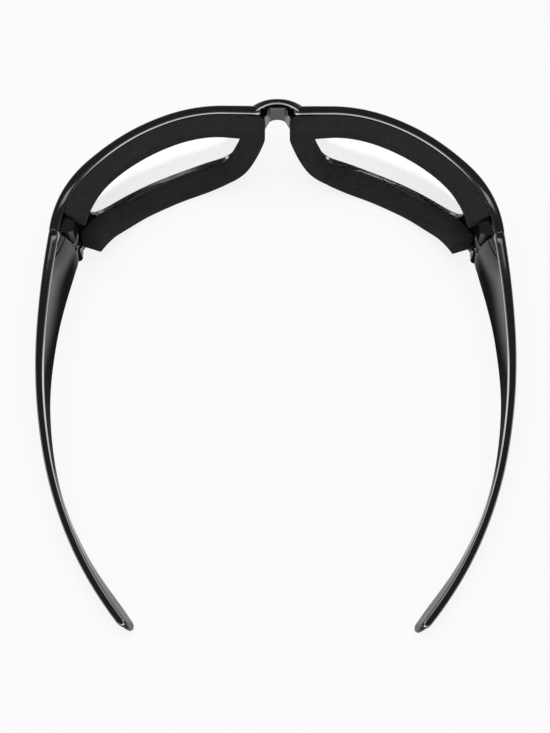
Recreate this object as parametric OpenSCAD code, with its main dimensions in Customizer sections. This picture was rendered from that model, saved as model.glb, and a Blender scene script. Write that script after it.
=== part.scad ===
// Wraparound sunglasses: a moulded front, two lenses, two foam gaskets, two arms and two hinge screws.
// The glasses stand upright on the lower rims and the arm tips. +Z is up, +Y is the way the wearer looks.
// The front and the arms follow one curve in plan. A place on them is given by s, the length along that
// curve from the middle of the nose, by its height z, and by its depth d behind the outer face.

/* [Plan curve] */
// Half width of the nose bridge, where each brow begins
bridge_half_w = 8; // [7:0.5:9.5]
// Straight stretch of the brow beside the bridge
brow_flat = 7.5; // [5:0.5:10]
// Length of the inner bend of the brow
inner_len = 20; // [16:1:24]
// Turn of the inner bend, in degrees
inner_turn = 23; // [19:0.5:27]
// Length of the middle bend of the brow
middle_len = 28.5; // [25:0.5:32]
// Turn of the middle bend, in degrees
middle_turn = 22.2; // [19:0.2:25]
// Length of the outer bend, which ends at the hinge joint
outer_len = 25.1; // [22:0.1:28]
// Turn of the outer bend, in degrees
outer_turn = 37.3; // [33:0.1:41]
// Length of the nearly straight stretch of the arm behind the hinge
arm_front_len = 32; // [26:1:38]
// Turn of the arm's front stretch, in degrees
arm_front_turn = 5.9; // [4:0.1:8]
// Length of the arm's middle stretch
arm_middle_len = 37; // [31:1:43]
// Turn of the arm's middle stretch, in degrees
arm_middle_turn = 13.2; // [10:0.2:17]
// Length of the arm's tip stretch
arm_tip_len = 56.9; // [50:0.1:64]
// Turn of the arm's tip stretch, in degrees
arm_tip_turn = 28.7; // [24:0.1:32]

/* [Front] */
// Height of the top of the brow above the floor
brow_z = 36.8; // [35:0.2:39]
// Height of the front at the nose bridge
nose_z = 35.5; // [34.5:0.1:36.5]
// Height of the top of the front at the hinge joint
joint_top_z = 32; // [31:0.5:33.5]
// Height of the bottom of the front at the hinge joint
joint_bottom_z = 12.8; // [11.5:0.2:14]
// Width of the rim above and below the lens
rim_w = 4.6; // [4:0.1:5.5]
// Thickness of the front lip, which holds the lens from outside
front_lip_t = 1.15; // [1:0.05:1.3]
// How far the inner wall of the front lip slopes back towards the lens
lip_slope = 0.6; // [0.4:0.05:0.8]
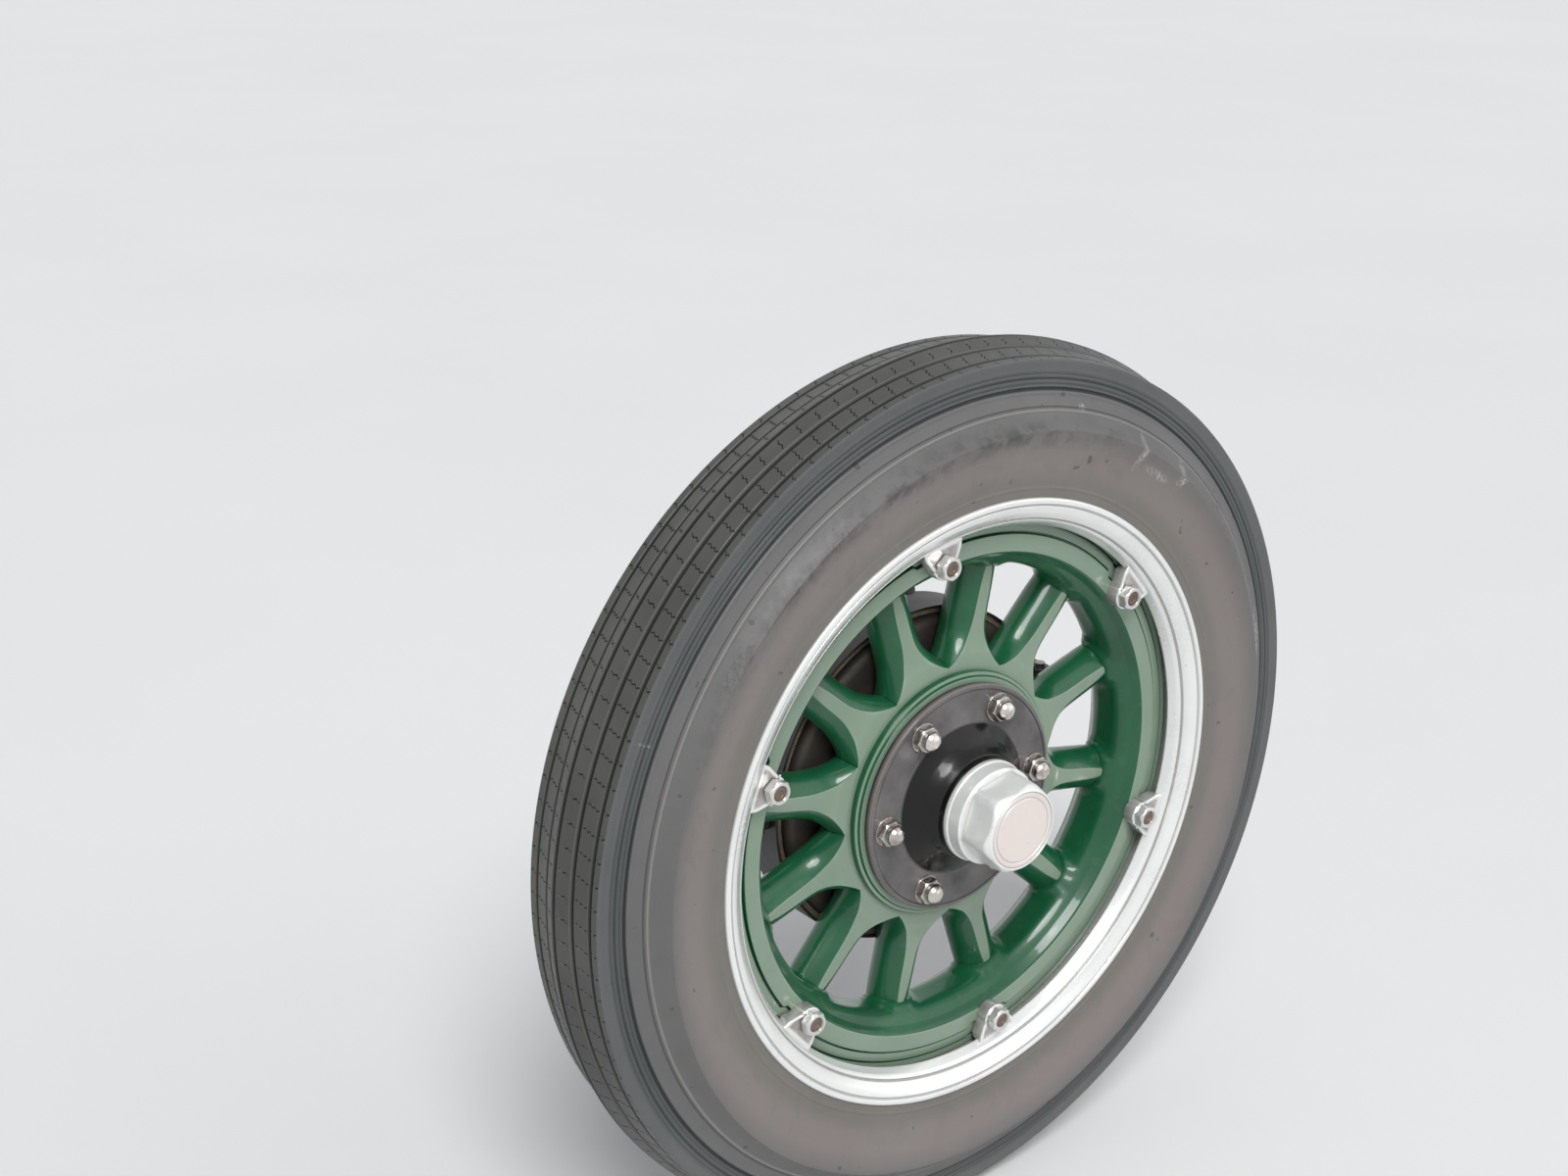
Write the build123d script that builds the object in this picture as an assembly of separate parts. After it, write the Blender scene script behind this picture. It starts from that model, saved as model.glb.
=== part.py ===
# Artillery wheel with a demountable rim, on the end of its driven axle.
# Millimetres. Y runs along the axle, from the hub cap (-Y) inboard (+Y); X is forward, Z is up.
# The origin is on the axle's centre line, at the cut inner end of the housing tube.
from build123d import *
from math import cos, sin, tan, radians, sqrt
import os

# Stations along the axle, as distances inboard of the rim's outer edge
rim_edge_y = -330.0              # the rim's outer edge, measured from the tube's cut end
rim_width = 120.0
felloe_front = 22.0
felloe_depth = 72.0
spoke_middle = 60.0
foot_depth = 30.0                # spoke feet, front to back
spoke_ring_thick = 8.0
hub_plate_thick = 8.0
hub_flange_thick = 9.0
drum_web_thick = 4.0
drum_depth = 46.0
brake_gap = 6.0                  # between the drum's open edge and the anchor plate

# Rim
rim_edge_r = 283.0
bead_seat_r = 267.0
rim_wall = 4.5
roll_r = 2.2                     # rounding of the rolled edge
groove_wide = 1.6
groove_deep = 1.0
rim_dish = 6.5                   # how deep the concave band lies at its inner side
dish_bulge = 0.8
rim_band_r = 264.0
rim_lip_r = 252.5                # inner edge of the turned-in lips
rim_lip = 15.0                   # station of the front lip's edge
flange_fillet = 5.0

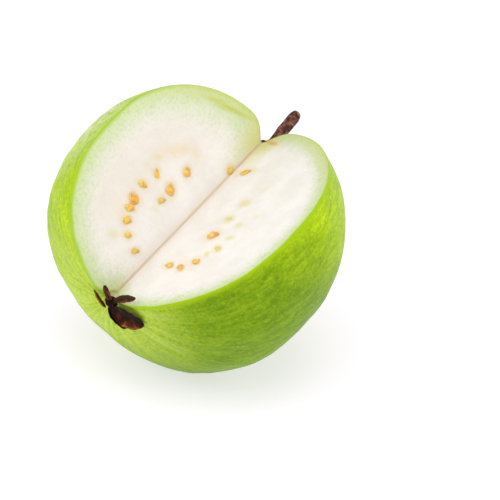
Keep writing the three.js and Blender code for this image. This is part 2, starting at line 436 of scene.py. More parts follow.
def pucker_ring(out, ring):
    """Strength of the puckers at each distance from the fruit's axis."""
    middle, width, strength = ring
    return strength * np.exp(-(((out - middle) / width) ** 2))


def skin_relief(points):
    """How far the skin stands out from its smooth form: lumps, puckers round both pits, the wrinkled patch.
    """
    height = points[..., 2]
    out = np.hypot(points[..., 0], points[..., 1])
    angle = np.arctan2(points[..., 1], points[..., 0])
    lumps = noise_of(points, LUMP_SIZE, seed=1)
    lumps += FINE_LUMPS * noise_of(points, FINE_LUMPS * LUMP_SIZE, seed=2)
    lumps *= LUMP_HEIGHT * (LUMPS_AT_CALYX - LUMPS_CALMED * smooth_step(height, *LUMPS_CALMED_FROM_TO))
    drift = PUCKER_DRIFT * noise_of(points, PUCKER_DRIFT_SIZE, seed=3)
    puckers = PUCKER_HEIGHT * np.cos(PUCKER_COUNT * angle + drift)
    puckers *= np.where(height < 0, pucker_ring(out, CALYX_PUCKERS), pucker_ring(out, STEM_PUCKERS))
    ridges = 1 + WRINKLED_PATCH_RIDGES * noise_of(points * WRINKLED_PATCH_GRAIN, WRINKLED_PATCH_RIDGE_SIZE, seed=9)
    from_patch = np.linalg.norm(points - np.array(WRINKLED_SHEEN_PATCH), axis=-1)
    patch_swell = WRINKLED_PATCH_RISE * ridges * np.exp(-((from_patch / (WRINKLED_PATCH_SWELL * WRINKLED_SHEEN_PATCH_SIZE)) ** 2))
    return patch_swell + (lumps + puckers) * smooth_step(out, *PIT_FROM_TO)


def grid_normals(points):
    """Outward directions of a grid of points, from its neighbours."""
    along = np.gradient(points, axis=0)
    around = np.gradient(points, axis=1)
    normal = np.cross(around, along)
    length = np.linalg.norm(normal, axis=-1, keepdims=True)
    return normal / np.maximum(length, 1e-12)


def face_axes(side):
    """Directions along and out of a cut face; side is -1 for the left one and 1 for the right one."""
    angle = side * CUT_HALF_ANGLE
    along = np.array([math.cos(angle), math.sin(angle), 0])
    out = np.array([math.sin(CUT_HALF_ANGLE), -side * math.cos(CUT_HALF_ANGLE), 0])
    return along, out


def grow_skin(rows):
    """Grid of skin points from the right cut face round the back to the left one."""
    share = np.linspace(0, 1, SKIN_COLUMNS + 1)
    share -= SKIN_CROWDING * np.sin(2 * np.pi * share) / (2 * np.pi)
    angles = CUT_HALF_ANGLE + share * (2 * np.pi - 2 * CUT_HALF_ANGLE)
    t, angle = np.meshgrid(rows, angles, indexing="ij")
    points = skin_point(t, angle)
    points = points + grid_normals(points) * skin_relief(points)[..., None]
    for column, side in ((0, 1), (-1, -1)):
        out = face_axes(side)[1]
        edge = points[:, column]
        points[:, column] = edge - np.outer(edge @ out, out)
    return points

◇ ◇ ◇

> [Short exercise]:
Only the lines from the first line of the records through the line containing "arm_tip_turn = 28.7; // [24:0.1:32]" should be repeated, exactly as they appear.

> [Solution below]:
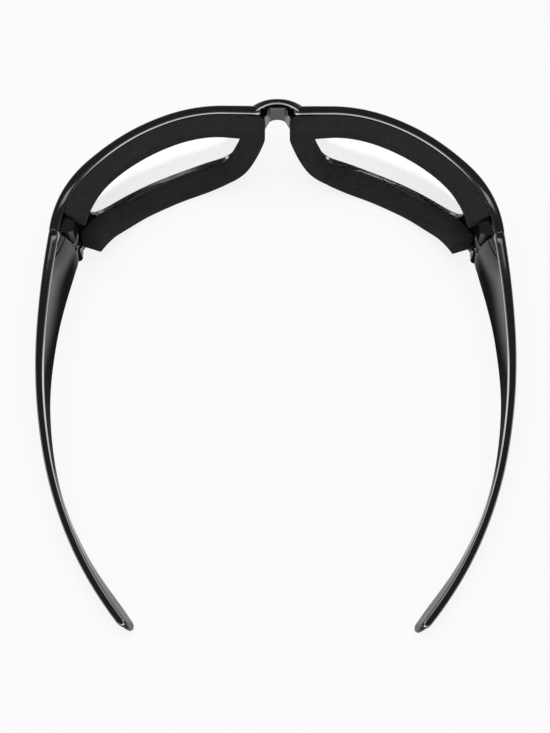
Recreate this object as parametric OpenSCAD code, with its main dimensions in Customizer sections. This picture was rendered from that model, saved as model.glb, and a Blender scene script. Write that script after it.
=== part.scad ===
// Wraparound sunglasses: a moulded front, two lenses, two foam gaskets, two arms and two hinge screws.
// The glasses stand upright on the lower rims and the arm tips. +Z is up, +Y is the way the wearer looks.
// The front and the arms follow one curve in plan. A place on them is given by s, the length along that
// curve from the middle of the nose, by its height z, and by its depth d behind the outer face.

/* [Plan curve] */
// Half width of the nose bridge, where each brow begins
bridge_half_w = 8; // [7:0.5:9.5]
// Straight stretch of the brow beside the bridge
brow_flat = 7.5; // [5:0.5:10]
// Length of the inner bend of the brow
inner_len = 20; // [16:1:24]
// Turn of the inner bend, in degrees
inner_turn = 23; // [19:0.5:27]
// Length of the middle bend of the brow
middle_len = 28.5; // [25:0.5:32]
// Turn of the middle bend, in degrees
middle_turn = 22.2; // [19:0.2:25]
// Length of the outer bend, which ends at the hinge joint
outer_len = 25.1; // [22:0.1:28]
// Turn of the outer bend, in degrees
outer_turn = 37.3; // [33:0.1:41]
// Length of the nearly straight stretch of the arm behind the hinge
arm_front_len = 32; // [26:1:38]
// Turn of the arm's front stretch, in degrees
arm_front_turn = 5.9; // [4:0.1:8]
// Length of the arm's middle stretch
arm_middle_len = 37; // [31:1:43]
// Turn of the arm's middle stretch, in degrees
arm_middle_turn = 13.2; // [10:0.2:17]
// Length of the arm's tip stretch
arm_tip_len = 56.9; // [50:0.1:64]
// Turn of the arm's tip stretch, in degrees
arm_tip_turn = 28.7; // [24:0.1:32]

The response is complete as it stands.